Make It Cheaper: Everything can be the lowest standard because, on the face of it, it’s cheaper to fix than putting in the cash up-front. As the thinking usually goes “I’m already paying for this guy to work repairing stuff. So it’s more important for me to reduce cost of the tooling so I can get the work/put more in my pocket.” Why use hardened steel tooling which will cost more, when you can just continuously repair? There’s many good reasons why (all of them affecting mold longevity and part quality), but that transitions us nicely to our next point…
Ultra-Short-Term Planning: This is anecdotal, but informative. I spoke with a Quality Manager at another substantially sized molder nearby. He contacted me one day with a question about a 32-cavity mold that just wouldn’t fill properly. I think they had 2-3 people just sorting these parts and of course bad parts were still getting through to the end customer. He sent me a picture of the whole shot (runner and parts) and asked what I thought. Even from a photo it was immediately obvious that the runner wasn’t designed properly and they needed to improve it. To do something like this in-house would probably cost around $300. That’s what he had thought too, but when he brought it up with his boss, they told him that they wouldn’t be spending the money to fix it, they would just keep sorting. He was frustrated because they were pushing him to improve the sorting rather than fix the root cause of the problem. Paying for the operators to sort was already accounted for, but that $300 would need to come out of a different budget. Unfortunately, I see decisions like this all the time: Root cause improvements with a ROI measured in days if not hours, but no will to actually spend the nominal amount of money necessary to fix them.

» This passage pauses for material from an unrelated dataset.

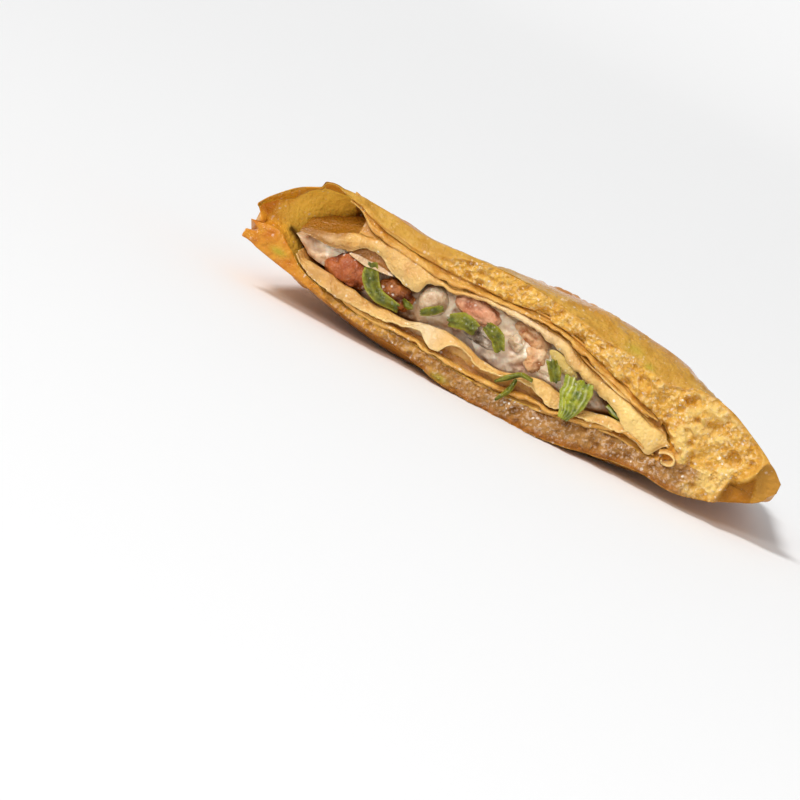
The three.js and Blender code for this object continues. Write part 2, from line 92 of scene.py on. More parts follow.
# Heights at places on the ruler: the cut face, the opening in it, the crest behind it, and the back.
FACE_TOP = smooth_line((-53.1, 14.5), (-50.4, 17.5), (-47.1, 20.5), (-43.7, 22.3), (-40.2, 23.9),
                       (-31, 23.8), (-21.6, 22.8), (-8.7, 23.8), (0.8, 23.5), (10.4, 22.2), (20.2, 20.9),
                       (28, 19.6), (33.8, 20.8), (39.7, 20.1), (45.9, 17.3), (50.5, 14.7), (53.3, 12.3))
FACE_BOTTOM = smooth_line((-52.3, 8), (-45.4, 6.5), (-36.1, 4.8), (-26.8, 3.1), (-17.5, 2.5), (-7.1, 0.4),
                          (11.8, 0.2), (21.1, 1.6), (29.7, 2.9), (36.4, 2.4), (42.2, 3.5), (47.9, 5.8),
                          (51.6, 8.1), (53.4, 11.8))
OPENING_TOP = smooth_line((-53.5, 14.3), (-46.9, 19.2), (-36.4, 22.4), (-28.8, 20.5), (-21.2, 19.5),
                          (-4.5, 19.4), (3, 19.9), (10.9, 18.5), (18.9, 16.2), (28.7, 13), (34.9, 9),
                          (38.9, 8.4), (54.5, 8.5))
OPENING_BOTTOM = smooth_line((-52.7, 11.6), (-46.9, 12), (-43.5, 10), (-40, 7.4), (-33.6, 5.9),
                             (-27, 4.8), (-17.9, 5), (-2.8, 3.8), (8.5, 4.5), (23.5, 6.9), (30.3, 6.1),
                             (35, 7.6), (38.9, 8.1), (54.5, 8.2))
CREST = smooth_line((-53.1, 13.8), (-43.3, 20.6), (-36.3, 22.3), (-28.9, 22.4), (-20.2, 22),
                    (-12.2, 22.5), (-1.2, 24.6), (8.4, 25.1), (18, 24.8), (27.8, 23.6), (35.9, 20.2),
                    (44, 16.4), (53.3, 11.5))
BACK = smooth_line((-53, 12.5), (-36, 15.5), (-20, 16.2), (-5, 17.8), (8, 18.2), (20, 17), (33, 14.2),
                   (44, 11), (53.3, 8.5))
# The parts of a ring, in their order.
TOP, UNDER, LOW_BAND, FLOOR, ROOF, TOP_BAND = range(6)
# The right tip: the height of its crease along the face, and where it begins at each height.
TIP_CREASE = smooth_line((44, 3), (44.9, 7.5), (45.4, 9.2), (47.4, 10.3), (48.8, 12), (49.5, 14.2),
                         (54, 15.2))
TIP_FROM = smooth_line((5, 44.2), (9, 45.2), (11.6, 47.2), (14.5, 47.6), (17.5, 45.4), (19.1, 41.5))
# Bubbles in the crust that the cut opened: place on the face, height, radius, depth.
PORES = ((21.2, 15.9, 1.6, 1.3), (33.5, 18.2, 1.8, 1.2), (35.4, 15.8, 1.2, 1.1), (38.2, 15.5, 2.6, 1.4),
         (43.7, 12.4, 2.0, 1.4), (30.3, 11, 2.4, 1.4), (33.5, 9.2, 1.6, 1.9), (2.2, 19.4, 2.4, 1.4),
         (9.9, 18.8, 1.8, 1.3), (24.3, 17.4, 1.6, 0.8), (39.9, 18.5, 1.5, 0.9), (28.4, 15.9, 1.4, 0.8))
# Above this line the skin rolls over the cut's upper edge; below it the cut shows the crust.
CRUST_EDGE = smooth_line((-43.8, 23.4), (-40.2, 23.4), (-34.6, 22.6), (-31.6, 21.6), (-27, 21),
                         (-19.5, 20.6), (-12, 22.9), (-3.1, 23.9), (3.7, 23), (8.5, 22.1), (13.4, 21.1),
                         (18.3, 20.7), (23.1, 20.2), (28, 19.2), (32.8, 20.4), (38, 20.2), (44, 17.8),
                         (50, 14.8))
# The shallow bowl inside the left tip: places along the face, and how deep it is there.
BOWL = ((-53, -50, -46, -42, -38, -33, -28), (0.2, 2, 4.5, 7, 10, 18, 43))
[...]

So what does all this “cost saving” mean to a customer? In short, quality and reliability. Not just of the mold itself, but also of the parts it will make. An improperly made mold will NEVER produce parts reliably or consistently. I frequently see requirements for “20 approved samples” or something similar before a mold can be shipped. But unless you watch the mold get sampled, you won’t know how many samples they had to make in order to get those 20 acceptable parts. If their defect rate was 90% to get the samples, a mold was just approved that will never run to any sort of reasonable standard and will cost far more in scrap, downtime and man-hours than could ever be saved by cutting the cost of the mold itself, even if they gave it to you for free.
When buying a mold to run outside of China, make sure you confirm exactly what you will need with your molder. Tooling needs will be different depending on your needed appearance, tolerances, EAU and part pricing. Most molders outside of China will want hardened steel cavities and cores and enough cavitation to ensure the price point you’re trying to hit. If the material is expensive or the project has sufficient volume they will likely also suggest hot runners to keep running costs down. Don’t forget cooling lines: They’re an expensive part of the mold and they’re absolutely critical to keeping processing times (and therefore part pricing) reasonable. If you want good parts and you want your tooling investment to last, you have to ensure you know exactly what you need before you place an order.